This review originally appeared in shorter form on KSNT-NBC, KTKA-ABC, and KTMJ-FOX, Kansas First News.

They may not be have any Hollywood actors in them, but the two movies in today’s DVD review are definitely worth checking out.

you-instead-dvd-2011Tonight You’re Mine a.k.a. You Instead (2011)

There are a lot of reasons why Tonight You’re Mine, out on DVD now, shouldn’t work:

The entire movie was filmed in five days during a huge U.K. music festival, most of the cast had to be convincing as rock musicians — and even perform live — and the basic plot is a pretty standard romantic comedy with a completely contrived central conflict.

An American synth-pop star (Luke Treadaway) and a struggling female rock singer (Natalia Tena) get in a fight backstage and are handcuffed together for a night. Of course, they fall for each other, but along the way Tonight You’re Mine is filled with colorful characters that seem real and a surprising sense of spontaneity, spurred in part by its backdrop.

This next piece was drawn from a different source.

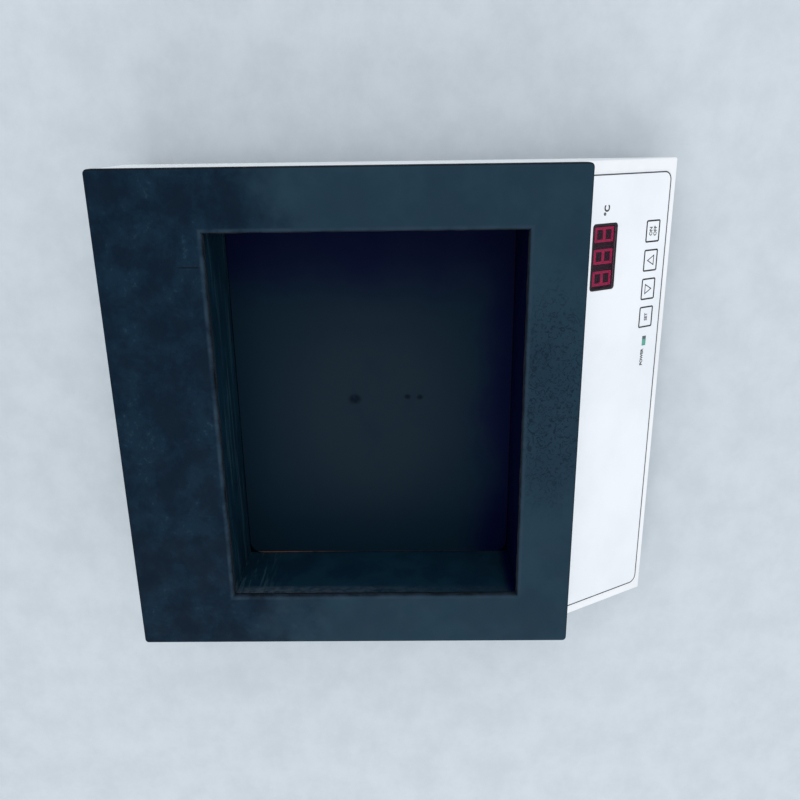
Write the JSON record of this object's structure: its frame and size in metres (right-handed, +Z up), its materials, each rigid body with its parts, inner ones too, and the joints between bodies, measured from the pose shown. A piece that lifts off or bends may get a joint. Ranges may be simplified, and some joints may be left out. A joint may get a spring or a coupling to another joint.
{
  "type": "histology water bath",
  "caption": "Low heated water bath for floating tissue sections: square tank in a thick black frame on a white housing with a sloping control panel, on rubber feet.",
  "frame": {"origin": "on the table, under the middle of the whole outline", "axes": "+Z up, -Y towards the user (the control panel's side), +X to the user's right"},
  "size_m": [0.3002, 0.3458, 0.094],
  "materials": {
    "zinc_steel": "zinc plated",
    "tray_coat": "light grey powder coat",
    "tank_coat": "black-blue baked coating, satin",
    "nylon_white": "moulded nylon",
    "board_laminate": "glass-fibre laminate with green resist",
    "moulded_black": "moulded, fine grain",
    "digit_glow": "cast red resin",
    "digit_plastic": "moulded, matt",
    "window_red": "dark red filter acrylic",
    "foot_rubber": "moulded, matt",
    "floor_coat": "black-blue baked coating, worn",
    "frame_coat": "black-blue textured baked coating, matt",
    "fuse_ceramic": "glass tube with metal caps",
    "sink_aluminium": "extruded, plain",
    "heater_rubber": "fabric-reinforced silicone",
    "white_coat": "white powder coat, fine texture",
    "pin_metal": "nickel plated brass",
    "insulation_felt": "needled felt",
    "dome_steel": "bright",
    "foil_print": "printed polyester foil, satin",
    "lamp_resin": "cast green resin",
    "moulded_blue": "moulded, gloss",
    "seal_rubber": "matt",
    "moulded_green": "moulded, satin",
    "coil_tape": "polyester tape over winding",
    "core_steel": "varnished laminations"
  },
  "bodies": {
    "base": {"base_spacers": "zinc_steel", "base_tray": "tray_coat", "bath_tank": "tank_coat", "board_pillars": "nylon_white", "control_board": "board_laminate", "controller_chip": "moulded_black", "digit_bars": "digit_glow", "digit_left": "digit_plastic", "digit_middle": "digit_plastic", "digit_right": "digit_plastic", "display_window": "window_red", "earth_nut": "zinc_steel", "earth_stud": "zinc_steel", "feet": "foot_rubber", "flange_nuts": "zinc_steel", "floor_plate": "floor_coat", "foot_screws": "zinc_steel", "frame_ring": "frame_coat", "frame_screws": "zinc_steel", "heat_sink": "sink_aluminium", "heater_mat": "heater_rubber", "heater_triac": "moulded_black", "housing": "white_coat", "inlet_pins": "pin_metal", "insulation_pad": "insulation_felt", "key_domes": "dome_steel", "mains_inlet": "moulded_black", "overheat_cutout": "moulded_black", "panel_foil": "foil_print", "power_board": "board_laminate", "power_lamp": "lamp_resin", "power_pillars": "nylon_white", "relay": "moulded_blue", "sensor_block": "sink_aluminium", "smoothing_capacitor": "moulded_black", "switch_frame": "moulded_black", "switch_tabs": "pin_metal", "tank_gasket": "seal_rubber", "temperature_sensor": "zinc_steel", "terminal_block": "moulded_green", "top_frame": "frame_coat", "transformer_coil": "coil_tape", "transformer_core": "core_steel"},
    "rocker": {"power_rocker": "moulded_black"},
    "fuse_carrier": {"fuse_drawer": "moulded_black", "fuses": "fuse_ceramic"}
  },
  "joints": [
    {"name": "rocker_tip", "type": "hinge", "parent": "base", "child": "rocker", "pos_m": [-0.0644, 0.16595, 0.04725], "axis": [1, 0, 0], "range_deg": [0, 20]},
    {"name": "fuse_drawer_slide", "type": "slide", "parent": "base", "child": "fuse_carrier", "axis": [0, 1, 0], "range_m": [0, 0.018]}
  ]
}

Director David MacKenzie has pulled off a movie with the kind of easy charm that most romcoms struggle with.

A Separation (2011)

farhadi-separation-2011-blu-rayOut on Blu-ray and DVD now is one of the best movies of 2011.

A Separation is a multi-layered drama about two well-meaning Iranian families who are set against each other through a series of unfortunate events and cultural norms. The movie won the Oscar earlier this year for Best Foreign Language Film and it’s well-deserved.

It doesn’t sound like a must-see from that description, but A Separation is an expertly plotted, riveting drama that takes unexpected detours and raises all kinds of questions about societal and religious traditions.

It’s that rare movie that engages both the mind and the heart.

The Blu-ray includes an audio commentary in Farsi with English subtitles from writer/director Asghar Farhadi that discusses locations, shooting the film, the performances, and contains lots of insights about the story. a 30-minute Q&A with Farhadi  is also insluded, as well as an 8-minute featurette called Birth of a Director about Asghar Farhadi’s transition from television to writing and directing.

Here’s my full-length review of A Separation from March.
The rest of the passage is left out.